Bruno Giacosa (died 21 January 2018) was an Italian wine producer from the village Neive in the Langhe region (Piemonte), who produced a number of Barbaresco and Barolo wines, as well as bottlings of Arneis, Barbera, Dolcetto and a sparkling wine. Wines produced from owned vineyards are bottled under the label Azienda Agricola Falletto (di Bruno Giacosa), wines from bought grapes or from grapes from leased vineyards under the label Casa Vinicola Bruno Giacosa. In terms of the production of Nebbiolo, Giacosa was considered a traditionalist. He has been described as the "Genius of Neive".

History
Initially in the tradition of commerciante, Carlo Giacosa and his son Mario Giacosa preceded the third-generation Bruno Giacosa (b. 1929) who began working in the family business from the age of 15, having left school during World War II, and began to learn their craft.

Making wine only from purchased fruit from select vineyards, Giacosa worked to obtain what he deemed the best grapes available from an established network of growers dedicated to producing quality. During the 1960s Giacosa was considered one of the three significant wine producers of Barbaresco, along with Gaja and Produttori del Barbaresco, who demonstrated "the full potential of [Barbaresco]".

In 1964, Bruno Giacosa began bottling single vineyard Barolos and Barbarescos with the cru name on the label. This very first "cru" bottling was a Barbaresco and came from the Santo Stefano vineyard in Neive; it was the very first single vineyard bottling to be labeled as such in all of Piemonte. To this day, Bruno Giacosa cites this wine as his single favorite wine of his entire career! Like many of his contemporaries, for the first two decades of his career, Giacosa was content to buy grapes from farmers in the top vineyards in Barbaresco and Barolo and it was not until 1982 that he bought his first vineyard- the Falletto di Serralunga vineyard in Barolo. In 1996 he was able to also buy parcels in the highly-rated Asili and Rabajá vineyards in Barbaresco, taking ownership of plots of vines in two crus which he believed produced some of the finest fruit that he had sourced over the years. To most commentators, these two vineyards (along perhaps with Martinenga) are considered the finest in the village of Barbaresco.

The Giacosa bottlings of Arneis also attracted attention as during the 1970s as one of only two producers making it along with Vietti, and helped bring the grape back from near extinction.

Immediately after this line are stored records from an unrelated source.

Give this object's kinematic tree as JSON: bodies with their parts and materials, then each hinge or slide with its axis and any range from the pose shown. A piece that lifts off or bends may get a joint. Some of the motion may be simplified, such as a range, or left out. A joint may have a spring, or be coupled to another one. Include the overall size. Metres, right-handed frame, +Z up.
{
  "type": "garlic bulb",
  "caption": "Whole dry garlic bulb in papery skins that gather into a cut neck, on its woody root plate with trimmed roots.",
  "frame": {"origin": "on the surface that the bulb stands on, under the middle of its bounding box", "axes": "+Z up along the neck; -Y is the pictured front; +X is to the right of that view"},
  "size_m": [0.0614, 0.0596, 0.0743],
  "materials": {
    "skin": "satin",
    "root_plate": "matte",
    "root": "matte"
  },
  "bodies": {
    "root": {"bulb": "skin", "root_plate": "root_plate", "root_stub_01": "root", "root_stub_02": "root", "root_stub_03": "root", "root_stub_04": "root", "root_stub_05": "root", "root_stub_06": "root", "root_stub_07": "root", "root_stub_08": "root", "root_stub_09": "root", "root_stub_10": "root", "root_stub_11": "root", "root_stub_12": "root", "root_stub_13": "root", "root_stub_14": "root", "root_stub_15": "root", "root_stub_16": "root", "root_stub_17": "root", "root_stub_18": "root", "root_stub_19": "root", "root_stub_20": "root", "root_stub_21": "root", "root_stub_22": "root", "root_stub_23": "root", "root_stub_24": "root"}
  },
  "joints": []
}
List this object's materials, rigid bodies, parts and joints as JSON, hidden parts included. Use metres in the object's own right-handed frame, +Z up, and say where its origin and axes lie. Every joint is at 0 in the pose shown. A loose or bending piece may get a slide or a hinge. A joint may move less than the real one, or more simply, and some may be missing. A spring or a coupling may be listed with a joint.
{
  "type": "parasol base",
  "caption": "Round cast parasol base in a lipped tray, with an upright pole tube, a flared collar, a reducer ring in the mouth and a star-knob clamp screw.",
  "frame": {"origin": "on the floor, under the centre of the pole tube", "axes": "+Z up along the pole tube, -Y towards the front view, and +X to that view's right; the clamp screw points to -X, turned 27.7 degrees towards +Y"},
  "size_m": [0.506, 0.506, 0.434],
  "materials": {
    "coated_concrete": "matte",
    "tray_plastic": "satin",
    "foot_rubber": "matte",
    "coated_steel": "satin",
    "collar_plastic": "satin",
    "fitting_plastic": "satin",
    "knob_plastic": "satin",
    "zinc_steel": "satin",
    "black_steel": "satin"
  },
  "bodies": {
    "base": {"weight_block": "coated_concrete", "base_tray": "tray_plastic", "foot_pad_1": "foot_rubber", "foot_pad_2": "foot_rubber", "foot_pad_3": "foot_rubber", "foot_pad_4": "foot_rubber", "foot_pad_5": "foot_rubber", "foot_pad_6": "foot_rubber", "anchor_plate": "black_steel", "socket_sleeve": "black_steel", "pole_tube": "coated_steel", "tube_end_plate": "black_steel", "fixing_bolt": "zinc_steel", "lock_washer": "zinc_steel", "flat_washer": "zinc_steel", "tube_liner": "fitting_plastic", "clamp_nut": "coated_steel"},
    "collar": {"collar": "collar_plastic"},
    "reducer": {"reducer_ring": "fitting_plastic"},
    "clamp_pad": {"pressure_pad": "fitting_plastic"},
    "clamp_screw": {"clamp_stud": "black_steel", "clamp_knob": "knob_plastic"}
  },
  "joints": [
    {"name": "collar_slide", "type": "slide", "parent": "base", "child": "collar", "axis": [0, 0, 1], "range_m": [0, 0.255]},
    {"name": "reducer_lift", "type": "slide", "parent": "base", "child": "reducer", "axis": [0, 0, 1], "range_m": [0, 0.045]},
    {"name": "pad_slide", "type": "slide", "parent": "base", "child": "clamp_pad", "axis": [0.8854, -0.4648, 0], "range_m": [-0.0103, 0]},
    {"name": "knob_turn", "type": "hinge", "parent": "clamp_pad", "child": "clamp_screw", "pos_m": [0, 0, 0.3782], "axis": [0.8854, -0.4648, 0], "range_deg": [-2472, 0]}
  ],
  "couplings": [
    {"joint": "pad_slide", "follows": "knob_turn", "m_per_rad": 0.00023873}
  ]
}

Over decades Giacosa's reputation for perfectionism became continuously reaffirmed, and the wines "stylistically consistent and painstakingly crafted". Known for his exacting standards, Giacosa will not bottle any wine if the vintage does not meet his scrutinous quality standards, and the vintage will be sold off in bulk as wine that is termed sfuso. Decanter estimates Bruno Giacosa among Italy's First Growths. The winery decided in 2013 that it will not be bottling its top reds from the 2010 vintage.

Since 1990, Giacosa worked with the oenologist Dante Scaglione, who remained with the firm for 16 years. In 2008, the oenologist Giorgio Lavagna was employed as the successor. 
In May 2011, Dante Scaglione communicated his return as oenologist to Giacosa's winery.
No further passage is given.